For nearly 40 years, Soto walked to and from the Noriega Hotel, four miles a day, six days a week — and if another employee didn’t show up to work, seven days a week. Sometimes, when he worked double shifts, he left home at 5 in the morning and didn’t return until after midnight. Over the years, he was shouted at from cars, harassed by police, assaulted, robbed. He kept walking. “People would try to belittle me for being a dishwasher who never had a car, but there is absolutely no shame in working. And it’s never mattered how you get there, as long as you get there.”
Peel potatoes, clean bathrooms,
whatever you are tasked with — do it well.
Along with washing dishes, Soto did whatever else needed to get done on a given day. He mopped floors, scrubbed toilets, stepped in as a prep cook (despite having no cooking experience). In November and December, during the holiday season, Soto peeled boxes and boxes of potatoes, up to 100 pounds in a shift. “It’s like people can’t get enough mashed potatoes during these months!” he said. He perched on a backless stool, snacking on raw celery to stay alert, working with a tiny peeler until his fingers cramped. Sometimes the peeler sliced his skin, but over time his hands roughened, becoming “uncuttable.”
The work was menial, unnoticed, and, of course, low paid, but Soto had no regrets. What got him through was the righteousness of providing for his family. “I would think about this every single morning and night during all those long hours. Work provides the ability to sustain yourself. I take it as a blessing and am grateful that I could do it for so long.”
You can do everything with love.
Even a pile of clean dishes can be a work of art.
One night while Soto was washing dishes “as quickly as possible, just to get through the pile,” he dropped a pot hard on his pinky. In the midst of the pain, he laughed at himself for his mistake and had an epiphany: “Why rush if you’re only going to be back here tomorrow and the day after doing the same?” So he began taking his time, slowly washing each dish and fork to make sure there was no grime left for the next diner. Being present, performing each task with pride and care gave dignity and meaning to his work — and, after all, restaurants can’t function without immaculate tableware. Although I’ve studied Zen for years, I still exist in a constant state of impatience, so Soto’s words resonated with me. In my heart, I have never again had hate for even the most enormous pile of dishes.
The people you love won’t be here forever, so share
your money. You can always make more.
“Money is there to use. You can’t be like a donkey your entire life and just work, work, work.” Soto liked to buy more than enough food to have in the house. He wanted his children and wife to feel like there would always be something to eat, especially since this wasn’t the case for him growing up in Michoacán.

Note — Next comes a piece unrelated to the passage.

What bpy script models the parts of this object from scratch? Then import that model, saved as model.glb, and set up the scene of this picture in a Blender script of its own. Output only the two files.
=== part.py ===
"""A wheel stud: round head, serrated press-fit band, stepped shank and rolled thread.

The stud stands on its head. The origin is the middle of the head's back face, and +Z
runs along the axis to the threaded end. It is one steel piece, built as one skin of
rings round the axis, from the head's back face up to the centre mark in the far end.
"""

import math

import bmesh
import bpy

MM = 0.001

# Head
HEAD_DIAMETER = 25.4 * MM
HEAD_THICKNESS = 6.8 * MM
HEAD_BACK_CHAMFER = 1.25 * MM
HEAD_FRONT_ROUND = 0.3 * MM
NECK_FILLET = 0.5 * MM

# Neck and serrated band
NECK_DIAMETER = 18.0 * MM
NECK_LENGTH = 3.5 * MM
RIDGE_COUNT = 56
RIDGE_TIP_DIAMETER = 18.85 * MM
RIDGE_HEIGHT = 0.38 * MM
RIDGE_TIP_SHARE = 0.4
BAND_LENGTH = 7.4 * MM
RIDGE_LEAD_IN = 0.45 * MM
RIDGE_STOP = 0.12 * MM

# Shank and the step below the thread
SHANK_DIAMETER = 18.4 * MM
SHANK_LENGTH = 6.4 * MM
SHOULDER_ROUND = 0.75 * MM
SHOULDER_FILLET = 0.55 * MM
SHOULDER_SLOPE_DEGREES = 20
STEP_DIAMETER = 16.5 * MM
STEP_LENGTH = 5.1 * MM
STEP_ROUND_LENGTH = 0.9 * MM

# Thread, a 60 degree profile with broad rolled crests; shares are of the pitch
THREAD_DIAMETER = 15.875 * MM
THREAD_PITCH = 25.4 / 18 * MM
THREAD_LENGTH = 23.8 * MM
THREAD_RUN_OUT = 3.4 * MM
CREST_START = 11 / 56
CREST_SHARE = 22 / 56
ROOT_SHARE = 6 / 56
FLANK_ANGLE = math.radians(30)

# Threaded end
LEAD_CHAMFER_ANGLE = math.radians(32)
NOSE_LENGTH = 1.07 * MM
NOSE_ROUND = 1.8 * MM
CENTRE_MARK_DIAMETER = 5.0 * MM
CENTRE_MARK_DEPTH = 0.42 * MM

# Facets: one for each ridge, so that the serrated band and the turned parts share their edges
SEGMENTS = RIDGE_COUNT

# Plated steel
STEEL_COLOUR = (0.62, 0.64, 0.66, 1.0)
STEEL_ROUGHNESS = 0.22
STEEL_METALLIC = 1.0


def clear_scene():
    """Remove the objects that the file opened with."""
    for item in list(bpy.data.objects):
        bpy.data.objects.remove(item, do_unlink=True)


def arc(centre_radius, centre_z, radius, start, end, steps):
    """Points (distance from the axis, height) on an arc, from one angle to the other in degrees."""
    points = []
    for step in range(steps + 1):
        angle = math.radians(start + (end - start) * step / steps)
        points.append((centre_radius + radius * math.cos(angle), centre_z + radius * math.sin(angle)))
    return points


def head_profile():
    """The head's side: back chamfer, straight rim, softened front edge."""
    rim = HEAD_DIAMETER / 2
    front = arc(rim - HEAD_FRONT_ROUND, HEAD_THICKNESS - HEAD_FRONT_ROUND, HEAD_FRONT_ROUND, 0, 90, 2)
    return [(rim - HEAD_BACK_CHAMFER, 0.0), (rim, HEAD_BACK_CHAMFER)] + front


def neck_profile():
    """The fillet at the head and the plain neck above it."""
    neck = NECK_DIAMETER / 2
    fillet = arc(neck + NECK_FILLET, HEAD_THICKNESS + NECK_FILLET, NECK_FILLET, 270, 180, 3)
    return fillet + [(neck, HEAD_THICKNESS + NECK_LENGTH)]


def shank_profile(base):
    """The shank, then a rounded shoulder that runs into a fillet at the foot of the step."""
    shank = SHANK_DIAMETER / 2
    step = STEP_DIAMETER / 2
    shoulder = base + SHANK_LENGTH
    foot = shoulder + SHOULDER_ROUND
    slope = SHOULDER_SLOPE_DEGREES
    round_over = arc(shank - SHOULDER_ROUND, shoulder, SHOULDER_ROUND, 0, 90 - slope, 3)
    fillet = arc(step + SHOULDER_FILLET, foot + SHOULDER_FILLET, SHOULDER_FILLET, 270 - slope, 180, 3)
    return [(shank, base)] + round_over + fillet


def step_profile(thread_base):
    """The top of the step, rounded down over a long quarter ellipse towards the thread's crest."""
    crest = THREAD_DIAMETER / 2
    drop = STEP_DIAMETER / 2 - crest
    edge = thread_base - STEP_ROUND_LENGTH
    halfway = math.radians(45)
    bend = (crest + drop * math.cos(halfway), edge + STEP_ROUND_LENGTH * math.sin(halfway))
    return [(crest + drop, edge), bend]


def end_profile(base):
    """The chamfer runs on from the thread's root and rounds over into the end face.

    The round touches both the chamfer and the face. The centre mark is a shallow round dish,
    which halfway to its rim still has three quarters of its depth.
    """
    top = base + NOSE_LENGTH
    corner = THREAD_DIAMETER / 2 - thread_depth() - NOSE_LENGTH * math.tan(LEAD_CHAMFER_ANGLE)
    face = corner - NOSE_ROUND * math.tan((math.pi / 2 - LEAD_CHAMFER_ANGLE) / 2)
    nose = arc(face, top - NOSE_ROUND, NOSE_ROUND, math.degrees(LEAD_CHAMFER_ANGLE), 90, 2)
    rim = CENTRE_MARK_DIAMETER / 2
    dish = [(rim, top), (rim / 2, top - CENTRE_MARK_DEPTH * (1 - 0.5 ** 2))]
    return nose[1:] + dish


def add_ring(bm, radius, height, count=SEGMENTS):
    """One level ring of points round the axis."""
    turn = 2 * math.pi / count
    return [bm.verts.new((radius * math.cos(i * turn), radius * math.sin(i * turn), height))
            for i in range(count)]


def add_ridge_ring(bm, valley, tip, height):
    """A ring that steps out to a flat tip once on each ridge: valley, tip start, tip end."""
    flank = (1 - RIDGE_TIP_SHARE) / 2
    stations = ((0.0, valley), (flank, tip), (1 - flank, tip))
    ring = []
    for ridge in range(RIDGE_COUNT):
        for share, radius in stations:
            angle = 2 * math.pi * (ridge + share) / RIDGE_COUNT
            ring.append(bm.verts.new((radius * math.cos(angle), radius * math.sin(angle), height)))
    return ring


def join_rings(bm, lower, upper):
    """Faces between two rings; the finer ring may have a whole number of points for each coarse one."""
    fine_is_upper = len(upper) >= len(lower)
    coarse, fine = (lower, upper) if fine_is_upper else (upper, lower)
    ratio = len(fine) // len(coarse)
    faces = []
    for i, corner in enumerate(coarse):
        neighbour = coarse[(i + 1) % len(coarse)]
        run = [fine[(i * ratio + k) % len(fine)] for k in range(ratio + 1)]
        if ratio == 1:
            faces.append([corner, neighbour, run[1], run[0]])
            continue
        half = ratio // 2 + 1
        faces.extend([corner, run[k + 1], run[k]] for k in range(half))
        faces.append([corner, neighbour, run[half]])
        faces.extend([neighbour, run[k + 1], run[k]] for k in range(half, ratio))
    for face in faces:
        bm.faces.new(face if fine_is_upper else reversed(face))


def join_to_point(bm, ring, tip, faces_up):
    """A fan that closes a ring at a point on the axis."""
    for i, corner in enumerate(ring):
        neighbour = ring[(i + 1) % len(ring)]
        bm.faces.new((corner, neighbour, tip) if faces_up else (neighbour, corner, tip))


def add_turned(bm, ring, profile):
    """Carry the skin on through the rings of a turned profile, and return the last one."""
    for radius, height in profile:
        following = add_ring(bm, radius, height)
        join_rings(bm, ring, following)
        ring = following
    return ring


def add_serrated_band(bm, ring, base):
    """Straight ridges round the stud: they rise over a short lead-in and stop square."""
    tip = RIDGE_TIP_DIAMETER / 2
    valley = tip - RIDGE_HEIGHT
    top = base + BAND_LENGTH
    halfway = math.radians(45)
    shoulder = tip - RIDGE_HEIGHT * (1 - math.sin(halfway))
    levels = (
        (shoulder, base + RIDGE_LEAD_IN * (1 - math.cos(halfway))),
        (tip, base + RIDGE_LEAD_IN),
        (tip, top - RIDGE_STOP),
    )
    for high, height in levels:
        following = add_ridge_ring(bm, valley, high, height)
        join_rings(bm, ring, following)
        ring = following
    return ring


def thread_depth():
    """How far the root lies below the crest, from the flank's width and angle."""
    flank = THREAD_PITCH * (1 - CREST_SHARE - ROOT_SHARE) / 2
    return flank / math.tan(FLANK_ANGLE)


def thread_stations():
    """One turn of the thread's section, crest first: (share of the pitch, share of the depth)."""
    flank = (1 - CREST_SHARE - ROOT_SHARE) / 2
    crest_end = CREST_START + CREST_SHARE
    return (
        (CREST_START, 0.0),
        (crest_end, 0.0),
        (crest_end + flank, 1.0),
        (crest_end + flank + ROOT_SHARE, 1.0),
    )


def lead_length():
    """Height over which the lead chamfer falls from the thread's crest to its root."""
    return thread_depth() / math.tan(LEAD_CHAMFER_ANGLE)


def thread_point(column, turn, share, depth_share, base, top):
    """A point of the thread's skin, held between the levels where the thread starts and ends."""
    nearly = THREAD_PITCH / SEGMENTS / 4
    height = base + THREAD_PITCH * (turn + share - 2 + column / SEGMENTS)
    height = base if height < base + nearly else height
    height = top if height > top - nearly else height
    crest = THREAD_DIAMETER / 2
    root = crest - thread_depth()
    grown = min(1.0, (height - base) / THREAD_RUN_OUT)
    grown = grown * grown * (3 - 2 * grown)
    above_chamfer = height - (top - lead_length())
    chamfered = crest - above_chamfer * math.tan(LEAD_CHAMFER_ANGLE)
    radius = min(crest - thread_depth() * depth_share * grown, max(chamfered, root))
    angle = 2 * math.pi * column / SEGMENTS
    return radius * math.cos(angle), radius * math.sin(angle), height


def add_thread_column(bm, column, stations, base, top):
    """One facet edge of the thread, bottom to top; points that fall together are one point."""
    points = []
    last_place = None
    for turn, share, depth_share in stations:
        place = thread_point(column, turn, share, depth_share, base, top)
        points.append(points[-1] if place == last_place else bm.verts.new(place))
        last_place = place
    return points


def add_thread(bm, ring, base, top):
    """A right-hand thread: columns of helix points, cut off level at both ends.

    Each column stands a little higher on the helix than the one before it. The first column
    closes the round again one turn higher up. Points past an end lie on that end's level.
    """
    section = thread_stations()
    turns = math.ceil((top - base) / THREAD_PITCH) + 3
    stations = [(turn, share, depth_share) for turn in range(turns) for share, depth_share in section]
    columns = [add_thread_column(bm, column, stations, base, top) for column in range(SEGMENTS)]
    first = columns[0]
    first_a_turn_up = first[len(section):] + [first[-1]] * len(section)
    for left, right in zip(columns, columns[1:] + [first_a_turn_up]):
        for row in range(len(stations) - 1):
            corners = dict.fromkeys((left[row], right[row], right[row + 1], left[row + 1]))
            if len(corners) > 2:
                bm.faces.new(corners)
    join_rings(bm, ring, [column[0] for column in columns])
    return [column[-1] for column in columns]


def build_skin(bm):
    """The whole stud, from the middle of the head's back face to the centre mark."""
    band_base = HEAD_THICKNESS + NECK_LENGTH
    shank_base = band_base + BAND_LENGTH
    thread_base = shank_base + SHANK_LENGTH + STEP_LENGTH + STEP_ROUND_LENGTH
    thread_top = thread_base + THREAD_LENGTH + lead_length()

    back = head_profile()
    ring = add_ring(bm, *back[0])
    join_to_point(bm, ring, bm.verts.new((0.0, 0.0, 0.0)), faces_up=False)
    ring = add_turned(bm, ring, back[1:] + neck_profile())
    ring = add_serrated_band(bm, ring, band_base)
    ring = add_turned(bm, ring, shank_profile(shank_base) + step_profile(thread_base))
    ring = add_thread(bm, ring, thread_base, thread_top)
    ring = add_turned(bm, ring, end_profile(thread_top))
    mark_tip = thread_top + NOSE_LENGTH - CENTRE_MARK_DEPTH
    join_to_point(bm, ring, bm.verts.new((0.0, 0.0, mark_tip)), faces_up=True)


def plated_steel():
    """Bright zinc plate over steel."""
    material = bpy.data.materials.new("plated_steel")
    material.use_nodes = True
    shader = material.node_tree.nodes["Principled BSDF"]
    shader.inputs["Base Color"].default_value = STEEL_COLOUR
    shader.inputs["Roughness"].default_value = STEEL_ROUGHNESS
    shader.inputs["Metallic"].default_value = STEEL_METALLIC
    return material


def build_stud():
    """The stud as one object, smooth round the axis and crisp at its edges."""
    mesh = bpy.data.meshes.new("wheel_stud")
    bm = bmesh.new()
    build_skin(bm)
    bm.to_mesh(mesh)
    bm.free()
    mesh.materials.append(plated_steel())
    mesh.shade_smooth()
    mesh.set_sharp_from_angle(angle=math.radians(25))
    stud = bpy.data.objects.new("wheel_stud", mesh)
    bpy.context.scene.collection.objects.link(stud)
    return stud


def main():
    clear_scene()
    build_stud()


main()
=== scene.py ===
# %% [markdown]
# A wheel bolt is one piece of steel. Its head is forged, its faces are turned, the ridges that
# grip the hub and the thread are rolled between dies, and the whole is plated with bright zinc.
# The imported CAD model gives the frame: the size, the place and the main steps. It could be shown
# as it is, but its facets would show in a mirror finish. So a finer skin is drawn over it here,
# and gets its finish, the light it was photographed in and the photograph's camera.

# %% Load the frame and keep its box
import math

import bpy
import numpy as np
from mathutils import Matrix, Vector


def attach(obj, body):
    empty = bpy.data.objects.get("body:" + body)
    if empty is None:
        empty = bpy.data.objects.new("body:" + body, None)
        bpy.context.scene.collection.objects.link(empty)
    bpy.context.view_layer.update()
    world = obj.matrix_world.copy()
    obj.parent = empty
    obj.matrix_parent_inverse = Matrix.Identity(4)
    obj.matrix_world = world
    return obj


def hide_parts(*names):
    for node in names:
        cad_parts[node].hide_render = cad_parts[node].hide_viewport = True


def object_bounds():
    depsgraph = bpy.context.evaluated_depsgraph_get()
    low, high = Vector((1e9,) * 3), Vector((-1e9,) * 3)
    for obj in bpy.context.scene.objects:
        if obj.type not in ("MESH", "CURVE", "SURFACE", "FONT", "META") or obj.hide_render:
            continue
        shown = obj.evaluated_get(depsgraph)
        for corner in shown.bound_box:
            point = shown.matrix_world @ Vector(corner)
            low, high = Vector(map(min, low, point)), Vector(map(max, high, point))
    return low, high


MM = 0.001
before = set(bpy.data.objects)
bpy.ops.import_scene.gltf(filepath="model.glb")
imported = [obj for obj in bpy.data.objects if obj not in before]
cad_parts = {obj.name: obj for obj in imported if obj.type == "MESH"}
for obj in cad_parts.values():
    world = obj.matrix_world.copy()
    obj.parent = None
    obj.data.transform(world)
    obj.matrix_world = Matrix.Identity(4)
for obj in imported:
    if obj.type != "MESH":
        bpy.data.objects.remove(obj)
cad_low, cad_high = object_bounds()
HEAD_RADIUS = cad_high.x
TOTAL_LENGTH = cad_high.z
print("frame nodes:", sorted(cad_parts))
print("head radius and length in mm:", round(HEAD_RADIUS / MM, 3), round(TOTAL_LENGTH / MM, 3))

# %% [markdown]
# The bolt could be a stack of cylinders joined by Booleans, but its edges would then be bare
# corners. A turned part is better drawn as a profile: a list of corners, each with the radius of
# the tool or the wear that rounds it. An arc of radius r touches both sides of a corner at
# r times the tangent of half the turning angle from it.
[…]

Soto never forgets where he came from or the people he left behind. “As much as I worked, I kept only what I needed and sent the majority to my father,” he said. Once, he sent enough money so the older man could buy a donkey after his literal workhorse died. “I will never forget how happy he was.”
When his father became perilously ill, Soto told his boss that he needed to go back to Mexico. Unfortunately, he arrived just a day after his father’s last breath. “I bought him some flowers and have no regrets because I did everything I could to help him when he was alive.”
In bad times, smile.
At 66, Soto is one of the millions of service workers who found themselves out of work during the pandemic, cast off after years of hard labor, still relatively poor, with limited opportunities for the future. “I was sad when I found out that Noriega Hotel would not reopen,” he said, “but I realized it was out of my control.”

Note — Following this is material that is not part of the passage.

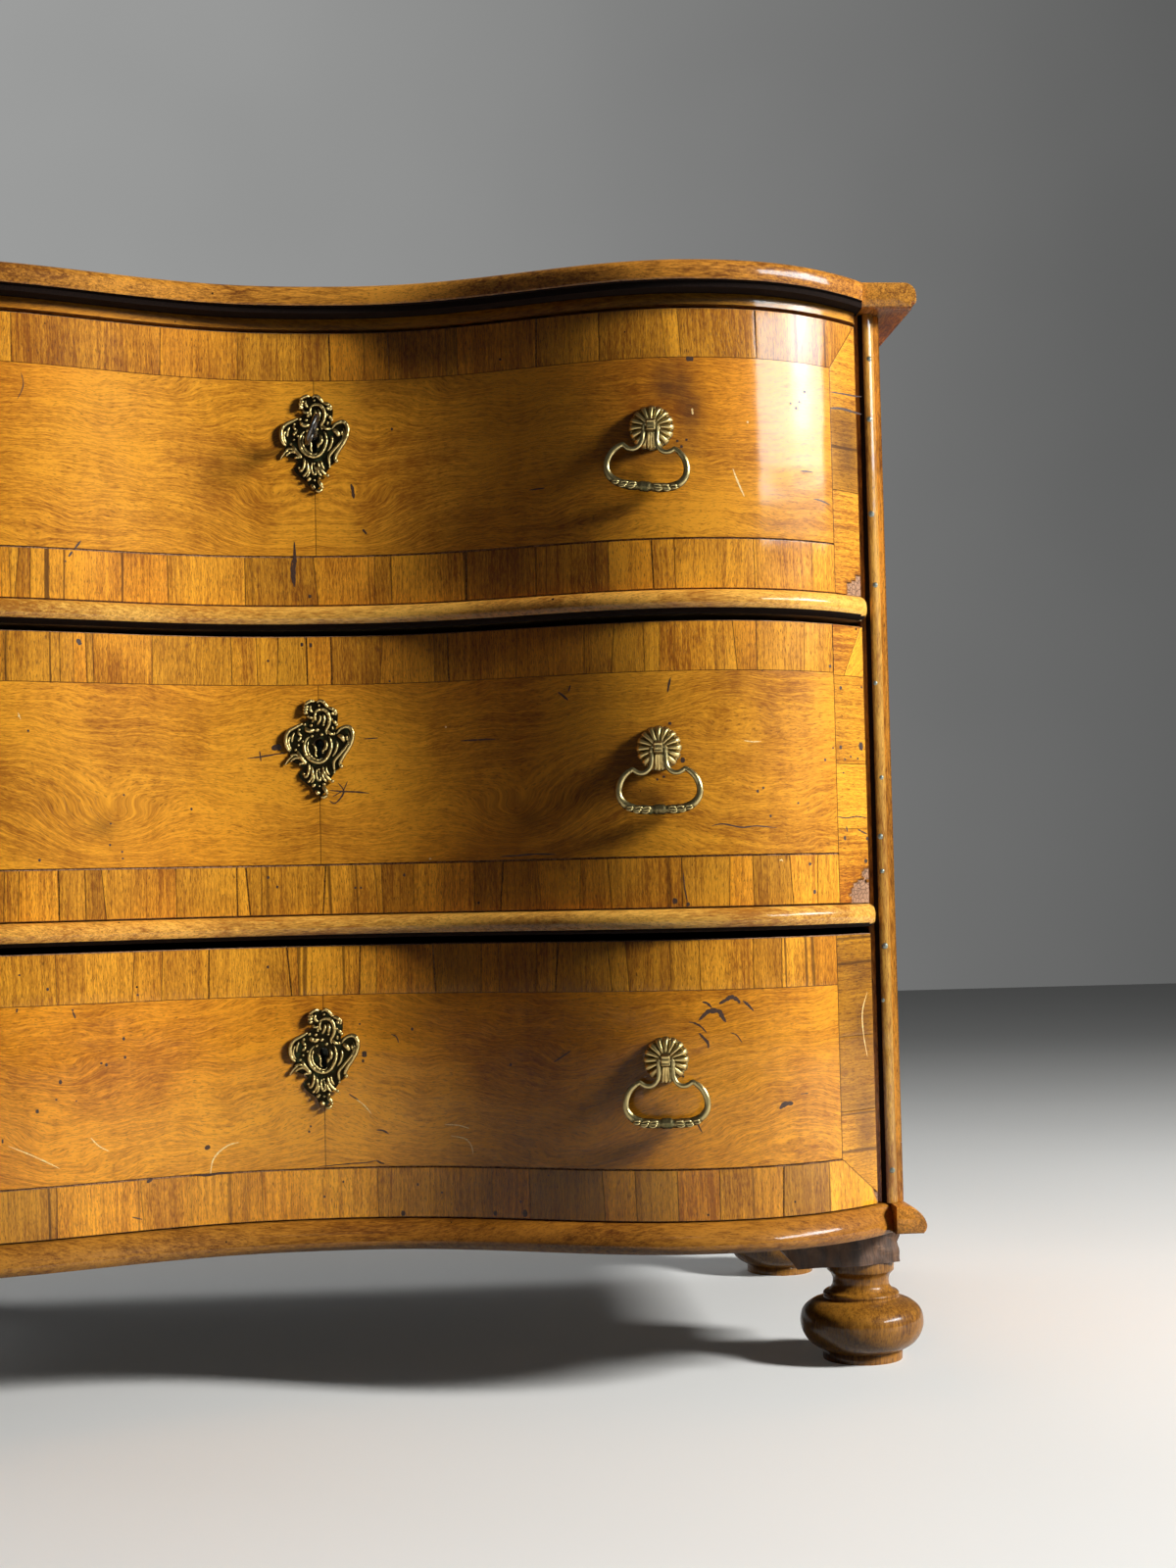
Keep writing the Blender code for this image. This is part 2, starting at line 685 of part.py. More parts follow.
def build_rosette(name, place, brass):
    """Fluted dome, block and leaf, and the screw with its nut behind the drawer front."""
    steps = 2 * rosette_flutes
    shoulder = (rosette_radius + rosette_eye_radius) / 2
    rings = (
        (rosette_radius, 0.0), (rosette_radius, rosette_rim), (shoulder, rosette_dome),
        (rosette_eye_radius, rosette_dome),
    )
    loops = []
    for (radius, out), depth in zip(rings, flute_depth_shares):
        loop = []
        for i in range(steps):
            reach = radius * (1 - flute_share * depth * (i % 2))
            angle = 2 * math.pi * i / steps
            loop.append((reach * math.cos(angle), reach * math.sin(angle), out + fit))
        loops.append(loop)
    rosette = make_object(name, outward(loft(loops)), brass, 30)
    low = (-block_half_width, -block_stem_length, -block_half_height)
    stem = box(low, (block_half_width, -rosette_rim, block_half_height))
    leaf_ends = (
        (leaf_neck_half_width, leaf_neck_out, -block_half_height / 2),
        (leaf_tip_half_width, leaf_tip_out, -leaf_drop),
    )
    leaf_back = -(fit + rosette_rim) / 2
    loops = []
    for half, out, z in leaf_ends:
        loops.append([(-half, -out, z), (half, -out, z), (half, leaf_back, z), (-half, leaf_back, z)])
    leaf = loft(loops)
    through = front_thickness * math.cos(place.to_euler().z)
    nut_z = -through - nut_reach
    screw = [(nut_radius, nut_z - nut_height), (nut_radius, nut_z), (shank_radius, nut_z)]
    screw.append((shank_radius, rosette_rim))
    carve(rosette, [stem, leaf, outward(turned(screw, shank_steps))], "UNION")
    bore = pin_radius + pin_clearance
    end = block_half_width + overrun
    hole = turned([(bore, -end), (bore, end)], shank_steps)
    hole.transform(Matrix.Translation((0, -pivot_standoff, 0)) @ Matrix.Rotation(math.pi / 2, 4, "Y"))
    carve(rosette, [hole])
    rosette.matrix_world = place
    return rosette


def bail_mesh():
    """A bail about its own pivot: pins turned inwards, close arms, cusped loop and a swelling bar."""
    arm_x = block_half_width + arm_clearance + arm_radius
    spread = bail_half_width - arm_x
    arm = [(arm_x, 0.0, 0.0)]
    for across, down, swell in arm_path_shares:
        arm.append((arm_x + spread * across, -bail_drop * down, swell))
    loop = [arm[-1]]
    for across, down, swell in loop_path_shares:
        loop.append((arm_x + spread * across, -bail_drop * down, swell))
    loop.append((0.0, -bail_drop, 1.0))
    loop.append((-loop[-2][0], loop[-2][1], loop[-2][2]))
    half = arm[:-1] + smooth_path(loop, 2)[:-2]
    right = [(x, z, arm_radius + (bar_radius - arm_radius) * swell) for x, z, swell in half]
    pin_in = (block_half_width - pin_seat, 0.0, pin_radius)
    pin_out = (block_half_width + arm_clearance, 0.0, pin_radius)
    right = [pin_in, pin_out] + right
    path = right + [(-x, z, radius) for x, z, radius in right[-2::-1]]
    loops = []
    for i, (x, z, radius) in enumerate(path):
        before = path[max(i - 1, 0)]
        after = path[min(i + 1, len(path) - 1)]
        length = math.hypot(after[0] - before[0], after[1] - before[1])
        side_x = -(after[1] - before[1]) / length
        side_z = (after[0] - before[0]) / length
        deep = radius if radius <= arm_radius else arm_radius + (radius - arm_radius) * bar_flatness_share
        loop = []
        for k in range(bail_sides):
            turn = 2 * math.pi * (k + 1 / 2) / bail_sides
            out = radius * math.cos(turn)
            loop.append((x + side_x * out, deep * math.sin(turn), z + side_z * out))
        loops.append(loop)
    return loft(loops)


def build_handles(level, brass):
    fixed = []
    for side, hand in (("left", -1), ("right", 1)):
        place = handle_frame(hand * handle_reach, floors[level] + handle_heights[level])
        fixed.append(build_rosette("rosette_" + level + "_" + side, place, brass))
        bail = make_object("bail_" + level + "_" + side, bail_mesh(), brass, 50)
        bail.matrix_world = place @ Matrix.Translation((0, -pivot_standoff, 0))
        fixed.append(bail)
    return fixed


def main():
    for item in list(bpy.data.objects):
        bpy.data.objects.remove(item)
    veneer = make_material("walnut_veneer", (0.34, 0.15, 0.045), 0.32)
    moulding = make_material("walnut_moulding", (0.30, 0.13, 0.045), 0.35)
    pine = make_material("pine", (0.42, 0.27, 0.13), 0.75)
    dark = make_material("stained_wood", (0.075, 0.035, 0.018), 0.55)
    brass = make_material("aged_brass", (0.36, 0.25, 0.11), 0.42, 1.0)
    steel = make_material("old_steel", (0.22, 0.21, 0.19), 0.45, 1.0)
    build_case(pine, veneer)
    build_beads(moulding)
    build_mouldings(veneer, moulding)
    build_feet(dark)
    for level in ("lower", "middle", "upper"):
        slide = bpy.data.objects.new("drawer_" + level + "_slide", None)
        bpy.context.collection.objects.link(slide)
        slide.location = (0.0, hollow_y, floors[level])
        parts = build_drawer(level, pine, veneer)
        parts.append(build_lock(level, steel))
        parts.append(build_escutcheon(level, brass))
        parts += build_handles(level, brass)
        if level == "upper":
            parts += [build_key(steel), build_bolt(steel)]
        bpy.context.view_layer.update()
        for item in parts:
            item.parent = slide
            item.matrix_parent_inverse = slide.matrix_world.inverted()


main()
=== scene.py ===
"""Serpentine chest of drawers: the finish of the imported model, laid out as a Blender add-on.

Every drawer front carries real veneers, one piece to each segment of the crossbands and a
book-matched pair in the middle. All plan lines follow one curve, front_line.
"""
import math
import random
from itertools import product

import bmesh
import bpy
import numpy as np
from bpy.props import FloatProperty, FloatVectorProperty, IntProperty, PointerProperty
from mathutils import Matrix, Vector, noise


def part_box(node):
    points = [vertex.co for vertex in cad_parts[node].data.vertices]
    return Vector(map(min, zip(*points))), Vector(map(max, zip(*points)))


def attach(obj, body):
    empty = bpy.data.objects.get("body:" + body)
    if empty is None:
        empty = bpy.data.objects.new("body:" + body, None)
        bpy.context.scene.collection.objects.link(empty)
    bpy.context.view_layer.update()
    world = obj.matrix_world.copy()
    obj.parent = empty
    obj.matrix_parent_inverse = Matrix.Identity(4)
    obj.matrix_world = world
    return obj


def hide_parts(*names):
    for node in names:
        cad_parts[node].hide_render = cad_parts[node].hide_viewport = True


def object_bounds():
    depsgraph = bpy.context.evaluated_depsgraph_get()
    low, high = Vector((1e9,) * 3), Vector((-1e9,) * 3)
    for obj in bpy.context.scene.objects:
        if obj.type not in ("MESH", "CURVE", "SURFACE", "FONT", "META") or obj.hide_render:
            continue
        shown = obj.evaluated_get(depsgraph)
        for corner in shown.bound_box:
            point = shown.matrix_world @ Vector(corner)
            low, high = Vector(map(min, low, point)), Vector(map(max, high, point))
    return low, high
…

The man who once walked many miles every day can now barely make it around the block. He uses a walking stick and can’t sit for too long. At night, his pain wakes him up after just a few hours of sleep. He often gets out of bed at 3 or 4 a.m. “I walk a bit and sit outside listening to the birds sing and see the sunrise.”
Soto had found a level of contentment and meaning in the thankless, backbreaking work of dishwashing. When even that was taken away, he turned to gardening and his family. When I asked if he worried about the future, about how he would make an income, he simply replied, “You always find a way.”